The next day, the Scooby Gang solemnly talks about how Cassie died because of a congenital heart defect. She was always going to die, and knew that Buffy would be at her side when her prediction came true. Buffy feels that she has failed, but a devastated Dawn corrects her, saying Buffy did not fail since she tried to save Cassie; it was because of her that Dawn and Cassie were friends. The gang is now as convinced as Buffy of Cassie's unique gift; they all sadly realize that even though they may be able to avert outcomes, they cannot change fate, because they are not gods.

==Reception==
In 2023, Rolling Stone ranked this episode as #73 out of the 144 episodes in honor of the 20th anniversary of the show's ending. It has a higher rating than the similar "Reptile Boy," which ranked #139. The author of the list commented, "An episode centered around a high school student, a wacky cult of demon worshippers wanting to get rich, and Buffy swooping in to save the day. Color me Season One.

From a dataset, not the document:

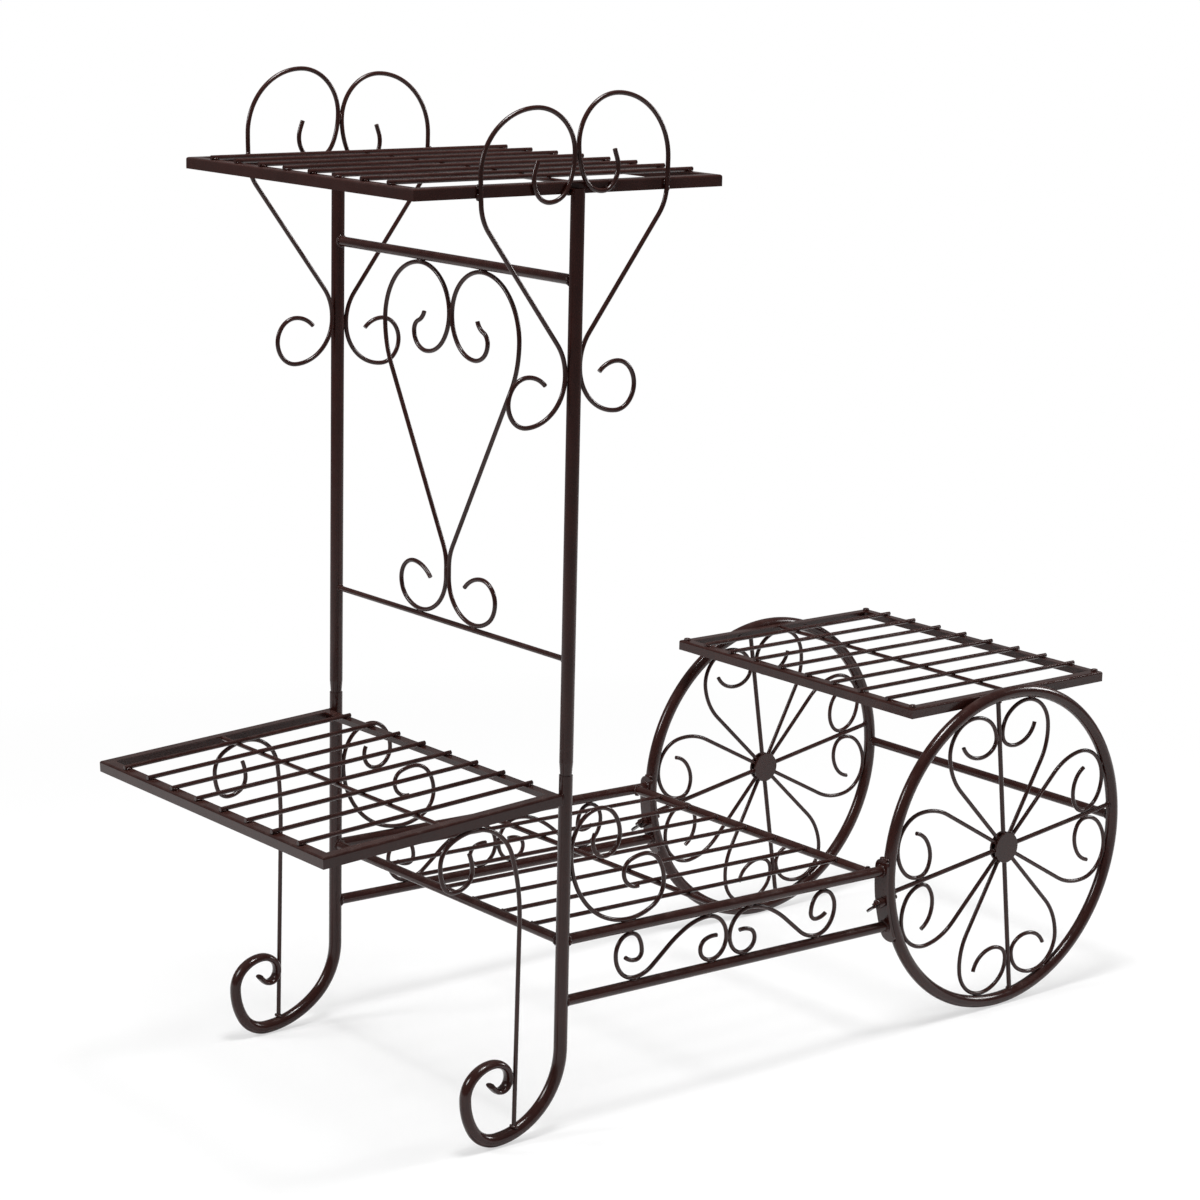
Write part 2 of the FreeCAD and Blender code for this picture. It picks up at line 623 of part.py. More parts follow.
for side, sign in SIDES:
    h = hub[side]
    rim = rim_solid.translated(h)
    void = rim_void.translated(h)
    inside = rim_radius - tube_r
    bolt_dir = 180 + round((upper_end + lower_end) / 2 + bolt_below_middle[side], 1)
    p = on_wheel(side, bolt_dir, inside - 2)
    q = on_wheel(side, bolt_dir, strip_outer + 2)
    hole = rod(p, q, bolt_r + bolt_play)
    save("wheel_rim_" + side, rim.cut(void).cut(hole).Solids)

    spokes = []
    hearts = []
    for quarter in range(4):
        angle = spoke_turn[side] + 90 * quarter
        spoke = rod(on_wheel(side, angle, spoke_d), on_wheel(side, angle, rim_radius), spoke_r)
        spokes.append(coped(spoke, rim))
        for stations in (half, other):
            hearts.append(turned_on_hub(swept(stations, wire_r, 0), side, angle))
    save("wheel_spokes_" + side, spokes)
    save("wheel_hearts_" + side, hearts)

    discs = []
    for face in (-1, 1):
        y = face * (spoke_r + weld_gap)
        start = h + V(0, y, 0)
        discs.append(Part.makeCylinder(hub_disc_d / 2, hub_disc_t, start, V(0, face, 0)))
    save("wheel_hub_discs_" + side, discs)

    # curved strip against the front of the rim
    edge = V(wheel_x, sign * rail_y - strip_w / 2, wheel_z)
    ring = Part.makeCylinder(strip_outer, strip_w, edge, V(0, 1, 0))
    ring = ring.cut(Part.makeCylinder(strip_inner, strip_w, edge, V(0, 1, 0)))
    far_out = strip_outer * 2
    corners = [on_wheel(side, 180 + a, far_out) for a in (strip_top, strip_bottom)]
    outline = [h, corners[0], corners[1], h]
    outline = [c - V(0, strip_w, 0) for c in outline]
    sector = Part.Face(Part.makePolygon(outline)).extrude(V(0, 2 * strip_w, 0))
    strip = rounded(ring.common(sector).Solids[0], strip_w / 2 - 1.0)
    save("rim_strip_" + side, [strip.cut(hole).Solids[0]])

    # wing bolt: thread through strip and rim, collar, and two wings in one plane
    out = on_wheel(side, bolt_dir, 1) - h
    lean = V(-out.z, 0, out.x) * (-1 if out.x > 0 else 1)
    tilt = math.radians(wing_lean)
    wings = V(0, -1, 0) * math.cos(tilt) - lean * math.sin(tilt)
    flat = out.cross(wings)
    seat = on_wheel(side, bolt_dir, strip_outer + face_play)
    shank = rod(on_wheel(side, bolt_dir, inside - bolt_tip), seat + out * 2, bolt_r)
    collar = Part.makeCylinder(bolt_d * 0.95, bolt_collar, seat, out)
    pieces = [collar]
    for e in (wings, wings * -1):
        start = seat + out * bolt_collar - flat * 0.9
        lobe = Part.makeCylinder(wing_radius, 1.8, start + e * wing_reach + out * 5.0, flat)
        points = [(0, -4.0), (4.4, -4.0), (8.4, 2.0), (4.0, 7.6), (0, 2.6)]
        web = [start + e * a + out * b for a, b in points]
        web = Part.Face(Part.makePolygon(web + [web[0]])).extrude(flat * 1.8)
        pieces += [lobe, web]
    save("wing_bolt_" + side, shank.fuse(pieces).removeSplitter().Solids)

rims = [rim_solid.translated(hub[side]) for side, sign in SIDES]
tube_x = wheel_x + math.sqrt(rim_radius ** 2 - (rear_tube_z - wheel_z) ** 2)
axle = tube(V(tube_x, -rim_y, rear_tube_z), V(tube_x, rim_y, rear_tube_z), bar_r, thin_wall)
save("rear_cross_tube", [coped(axle, *rims)])

# ---- rear shelf --------------------------------------------------------------------------------
middle = (rear_shelf_front + rear_shelf_rear) / 2
pieces = shelf(rear_shelf_front, rear_shelf_rear, rear_shelf_half, rear_shelf_top, middle)
bolt_inset = angle_leg * 0.58
bolts = []
nuts = []
for x in (rear_shelf_front + bolt_inset, rear_shelf_rear - bolt_inset):
    for y in (-rear_shelf_half + bolt_inset, rear_shelf_half - bolt_inset):
        radius = shelf_bolt_d / 2
        top = V(x, y, rear_shelf_top)
        hole = rod(V(x, y, rear_shelf_top - 3), V(x, y, rear_shelf_top + 1), radius + bolt_play)
        pieces["frame"] = [rail.cut(hole).Solids[0] for rail in pieces["frame"]]
        head = Part.makeCylinder(radius * 1.7, 2.2, top)
        head = head.makeFillet(1.2, [head.Edges[0]])
        shank = Part.makeCylinder(radius, 8.0, top, V(0, 0, -1))
        bolts.append(head.fuse(shank).removeSplitter().Solids[0])
        nut = Part.makeCylinder(radius * 1.65, 3.0, top - V(0, 0, angle_t), V(0, 0, -1))
        nuts.append(nut.cut(Part.makeCylinder(radius + weld_gap, 9.0, top, V(0, 0, -1))))
save_shelf("rear_shelf", pieces)
save("rear_shelf_bolts", bolts)
save("rear_shelf_nuts", nuts)
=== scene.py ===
import json
import math

import bpy
import numpy as np
from mathutils import Matrix, Vector


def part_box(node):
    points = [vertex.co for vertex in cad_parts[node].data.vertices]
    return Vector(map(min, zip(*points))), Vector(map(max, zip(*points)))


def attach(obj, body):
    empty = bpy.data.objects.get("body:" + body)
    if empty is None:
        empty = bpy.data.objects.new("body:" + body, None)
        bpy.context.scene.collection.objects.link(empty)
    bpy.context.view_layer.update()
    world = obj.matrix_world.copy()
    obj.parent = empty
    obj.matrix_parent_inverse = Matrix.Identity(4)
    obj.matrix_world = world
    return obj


bl_info = {
    "name": "Flower Cart Stand",
    "version": (1, 0, 0),
    "blender": (4, 5, 0),
    "location": "View3D > Sidebar > Flower Cart",
    "description": "Powder coat, weld beads and studio stage for a scrolled metal "
                   "flower cart stand",
    "category": "Object",
}

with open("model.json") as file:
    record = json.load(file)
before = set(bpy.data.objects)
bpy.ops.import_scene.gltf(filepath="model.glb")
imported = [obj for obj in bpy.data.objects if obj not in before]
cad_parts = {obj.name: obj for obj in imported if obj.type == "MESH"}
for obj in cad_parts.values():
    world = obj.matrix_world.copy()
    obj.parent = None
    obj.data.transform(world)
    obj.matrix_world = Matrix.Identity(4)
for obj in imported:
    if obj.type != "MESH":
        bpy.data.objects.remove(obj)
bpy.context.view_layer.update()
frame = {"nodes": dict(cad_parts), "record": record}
MM = 0.001


def middle(node):
    """Centre of a CAD node's box, in metres."""
    low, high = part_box(node)
    return [(a + b) / 2 for a, b in zip(low, high)]


# Places that the welds are measured from, read from the CAD nodes, in metres.
POST_X, POST_Y = middle("post_far")[:2]
POST_R = (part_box("post_far")[1][0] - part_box("post_far")[0][0]) / 2
WHEEL_X, WHEEL_Y, WHEEL_Z = middle("wheel_rim_far")
RIM_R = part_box("wheel_rim_far")[1][2] / 2 - POST_R

# Places that follow the CAD source, in millimetres and degrees. Lengths run from the post axis
# towards the wheels, heights from the floor. The near side is -1, the far side 1.
SIDES = (-1, 1)
# The side hearts' halves go by side, then -1 for the front half and 1 for the rear one.
HEART_LIFT = {(-1, -1): -4.5, (-1, 1): 3.0, (1, -1): 5.5, (1, 1): 0.0}
HEART_ON_SHELF = ((95.8, 4.0), (99.6, 0.5), (99.4, 9.0))  # length, depth below the shelf's top
BRACE_FOOT = {-1: (-50.9, 14.3), 1: (-63.3, 13.6)}  # length, height
BED_PITCH = 1.0
BED_Z = 172.6  # upper rails' axis at the legs
LOWER_Z = 116.8  # lower rails' axis at the legs
RAIL_ENDS = ((BED_Z, 382.8), (LOWER_Z, 391.9))  # height and rear end of the upper and lower rails
BED_SLAT_ENDS = (3.4, 365.6)
SCROLLS_ON_UPPER = (76.7, 167.7, 217.9, 308.9)
SCROLLS_ON_LOWER = (83.2, 173.5, 212.1, 302.4)
SPOKE_TURN = {-1: 7.0, 1: 9.5}
HUB_EDGE = 15.0  # radius of the welds round a hub
HEART_FOOT_TURN = 35.7  # from a spoke to the foot of the heart half beside it
LOBE_TURN = 18.1  # from a spoke to where a lobe touches the rim
CURL_TURN, CURL_R = 1.15, 114.4  # where a curl touches its spoke
STRIP_ENDS = (174.4, 204.5)  # round the hub
REAR_SHELF_SPOTS = (-46, -34, 34, 46)  # from the hub

# Rings of beads round the end of each kind of tube or rod: radius, number, thickness in bead radii.
CROSSBAR_RING = (4.6 * MM, 14)
CROSS_ROD_RING = (2.6 * MM, 9, 0.7)
RAIL_RING = (5.0 * MM, 16)
BRACE_RING = (2.4 * MM, 9, 1.0)
SPOKE_RING = (2.3 * MM, 9, 0.8)
REAR_TUBE_RING = (4.1 * MM, 14, 0.8)

# Softboxes: name, place, target and the setting that holds the power.
SOFTBOX_SIZE = 0.6
SOFTBOXES = (
    ("softbox_top", (-0.2, -0.3, 2.6), (0.0, 0.0, 0.3), "key"),
    ("softbox_left", (-2.0, 0.9, 1.5), (0.0, 0.0, 0.4), "side"),
    ("softbox_right", (2.3, -0.7, 1.3), (0.0, 0.0, 0.4), "side"),
)
FLOOR_HALF = 90.0

BODY_OF = {}
for body, nodes in frame["record"]["behaviour"]["bodies"].items():
    for node in nodes:
        BODY_OF[node] = body


# ---- settings ------------------------------------------------------------------------------------
class CartCoatSettings(bpy.types.PropertyGroup):
    """Colour and surface of the powder coat."""

    coat: bpy.props.FloatVectorProperty(
        name="Coat", description="Main colour of the powder coat",
        default=(0.0285, 0.0075, 0.0056), size=3, subtype="COLOR", min=0.0, max=1.0)
    coat_worn: bpy.props.FloatVectorProperty(
        name="Worn coat", description="Colour where the coat is thin or rubbed",
        default=(0.050, 0.0165, 0.0125), size=3, subtype="COLOR", min=0.0, max=1.0)
    dust: bpy.props.FloatVectorProperty(
        name="Dust", description="Colour of the light dust that lies on upward faces",
        default=(0.13, 0.085, 0.075), size=3, subtype="COLOR", min=0.0, max=1.0)
    roughness: bpy.props.FloatProperty(
        name="Roughness", description="Roughness of the coat", default=0.15, min=0.0, max=1.0,
        subtype="FACTOR")
    peel: bpy.props.FloatProperty(
        name="Orange peel", description="Depth of the coat's fine waviness", default=0.00008,
        min=0.0, max=0.001, subtype="DISTANCE", unit="LENGTH")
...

The difference being that this isn't Season One anymore, and the show has evolved drastically, with Buffy thwarting the cult but losing Cassie afterward. The Scoobies are adults now, and they know the good guys don't always win." In their own list, Vox ranked this episode at #90 out of the 144, calling it "one of the most solid of season seven's high school–themed episodes... a nice, moody revisiting of the themes that early Buffy explored so well."